ME: I usually start with a movement and I build environments around that. For You Found the Grappling Hook, a friend sent me this code for a grappling hook, and I built a little engine so you could walk and swing, which I played with that for a long time. Eventually, I realized that that was all I wanted to do, so I built some caves, and that was it.

AC: And this eventually morphed into the infamous You Found the Grappling Hook (Pro)

Mark Essen, "You Found the Grappling Hook (Pro)", 2008, still image from 32-bit video game. Via Ed.
Mark Essen, "You Found the Grappling Hook (Pro)", 2008, still image from 32-bit video game. Via Ed.

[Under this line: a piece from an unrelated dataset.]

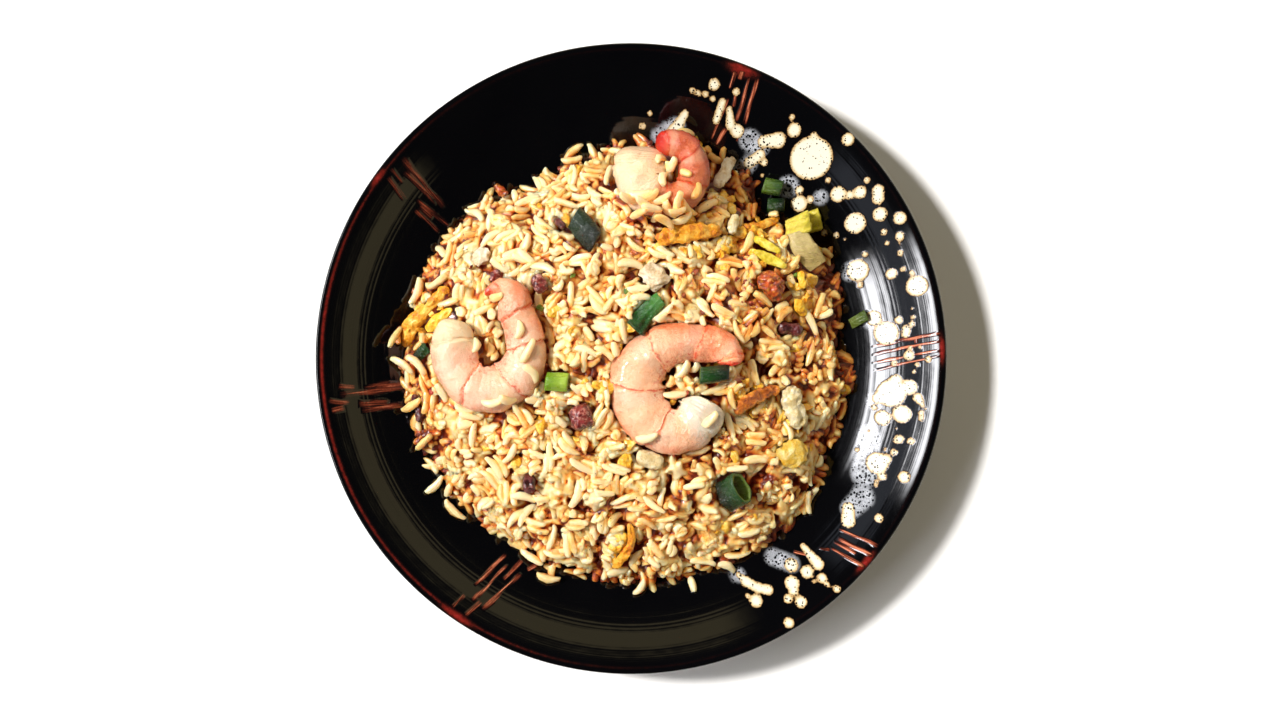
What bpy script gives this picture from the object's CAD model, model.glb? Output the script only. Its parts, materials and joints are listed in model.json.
"""Looks of the fried rice with prawns, heaped in its black dish with a speckled cream splash."""

import json
import math

import bmesh
import bpy
import numpy as np
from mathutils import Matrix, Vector, noise
from mathutils.bvhtree import BVHTree

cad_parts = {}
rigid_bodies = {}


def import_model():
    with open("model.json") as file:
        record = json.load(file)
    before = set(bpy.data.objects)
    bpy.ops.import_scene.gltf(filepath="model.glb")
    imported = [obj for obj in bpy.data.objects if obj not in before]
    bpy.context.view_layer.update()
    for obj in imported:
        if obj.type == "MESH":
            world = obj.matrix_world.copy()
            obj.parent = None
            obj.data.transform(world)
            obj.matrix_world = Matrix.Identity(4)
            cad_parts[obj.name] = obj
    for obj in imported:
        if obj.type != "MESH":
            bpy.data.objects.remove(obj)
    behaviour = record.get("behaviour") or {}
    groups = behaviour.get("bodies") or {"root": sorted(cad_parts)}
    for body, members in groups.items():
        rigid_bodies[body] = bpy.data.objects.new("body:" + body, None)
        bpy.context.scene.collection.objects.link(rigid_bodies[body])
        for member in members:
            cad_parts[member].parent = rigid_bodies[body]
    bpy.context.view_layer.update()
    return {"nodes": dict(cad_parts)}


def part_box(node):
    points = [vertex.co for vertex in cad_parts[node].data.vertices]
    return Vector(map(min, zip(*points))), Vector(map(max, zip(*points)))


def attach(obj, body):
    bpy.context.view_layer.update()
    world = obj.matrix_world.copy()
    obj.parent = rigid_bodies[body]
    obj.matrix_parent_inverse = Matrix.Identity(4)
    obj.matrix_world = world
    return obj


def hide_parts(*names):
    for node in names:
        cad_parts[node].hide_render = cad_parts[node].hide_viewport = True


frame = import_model()

# ---------------------------------------------------------------- dish
# The dish is thrown stoneware on a turned foot ring, with a wide wall that flattens a little below its lip.
# It is dipped in a black gloss glaze that breaks to rust on the lip. Rust strokes are brushed across the wall
# in six places, and a speckled cream glaze is flicked over one side before the firing.

MM = 0.001
RIM_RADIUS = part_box("dish")[1].x / MM
RIM_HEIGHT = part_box("dish")[1].z / MM
WALL_RADII = (0, 45, 60, 75, 90, 95, 99, 102, 105.4, 107.5)
WALL_SLOPES = (0, 1, 8, 20, 26.3, 27.5, 28.9, 27.9, 27.5, 25.6)
UNDERSIDE = (
    (108.6, 23.7), (106, 22.0), (100, 18.4), (94, 15.2), (87, 11.5), (80, 8.6), (74, 6.5), (68, 4.9),
    (63, 3.9), (60, 3.2), (58.9, 2.2), (58.5, 0.6), (57.8, 0.0), (53.4, 0.0), (52.6, 0.5), (51.6, 1.9),
    (50.5, 2.2), (0, 2.2),
)
# Start of the turning, then sweep in degrees and steps: fine where the splash lies, coarser elsewhere
TURN_START = -64
TURNS = ((146, 400), (214, 178))


def rolled(radius, start, stop, steps, corner):
    """Points of an arc that begins at corner and whose slope turns from start to stop degrees."""
    slopes = np.radians(np.linspace(start, stop, steps + 1))[1:]
    first = math.radians(start)
    across = corner[0] + radius * (math.sin(first) - np.sin(slopes))
    up = corner[1] + radius * (np.cos(slopes) - math.cos(first))
    return list(zip(across, up))


def dish_inside():
    """Radius and height of the eating surface and the lip, worked out from the wall's slope."""
    radii = np.concatenate([np.arange(0, 60, 5), np.arange(60, WALL_RADII[-1], 0.7), WALL_RADII[-1:]])
    slopes = np.radians(np.interp(radii, WALL_RADII, WALL_SLOPES))
    rises = np.diff(radii) * np.tan((slopes[1:] + slopes[:-1]) / 2)
    points = list(zip(radii, np.concatenate([[0], np.cumsum(rises)])))
    points += rolled(2.56, WALL_SLOPES[-1], -15.7, 10, points[-1])
    points += rolled(0.62, -15.7, -150, 7, points[-1])
    across, up = np.array(points).T
    return across * RIM_RADIUS / across.max(), up + RIM_HEIGHT - up.max()


inside_radii, inside_heights = dish_inside()
wall = slice(0, int(np.argmax(inside_radii)))


def glaze_height(radius):
    """Height of the dish's upper surface at a radius, or at an array of them."""
    return np.interp(radius, inside_radii[wall], inside_heights[wall])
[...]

ME: Well, Businessweek had just introduced this new section called Businessweek Arcade, which highlighted indie games, and they put my grappling game up. They were using my hosting and bandwidth, linking the game directly on my server, which is sort of an Internet taboo. Just because of the unique opportunity, I changed that file they linked to a game where you walk around the Businessweek office, find terrorists, and throw them out the window. If they’re not terrorists, they’ll ask you a question about a Businessweek article, and you have to read the article to answer the question, otherwise they’ll catch you.

AC: That’s pretty good promo, actually. What are some other ideas you’re kicking around for the future?

ME: Well, there are sometimes competitions for "one-switch games," which are games you can play with one button. I was working on this platforming game a while ago where every move is performed through a series of taps and holds. So you have to hold the button to run, tap to change direction, and double-tap to jump. I want to make a game where you beat the level you have to tap out messages in Morse code. You’d be controlling a pony, like the pony express vs. telegraph, and you have to see who can get the message to the end the fastest.

AC: You could market it to elderly war veterans. Have you thought about designing any cabinet-style arcade games?

ME: I have, and I bought a cabinet in L.A. It’s in my garage. When I first moved to New York and went to Barcade, I decided I wanted to make a game for them, make a cabinet. I emailed them, but they never got back to me.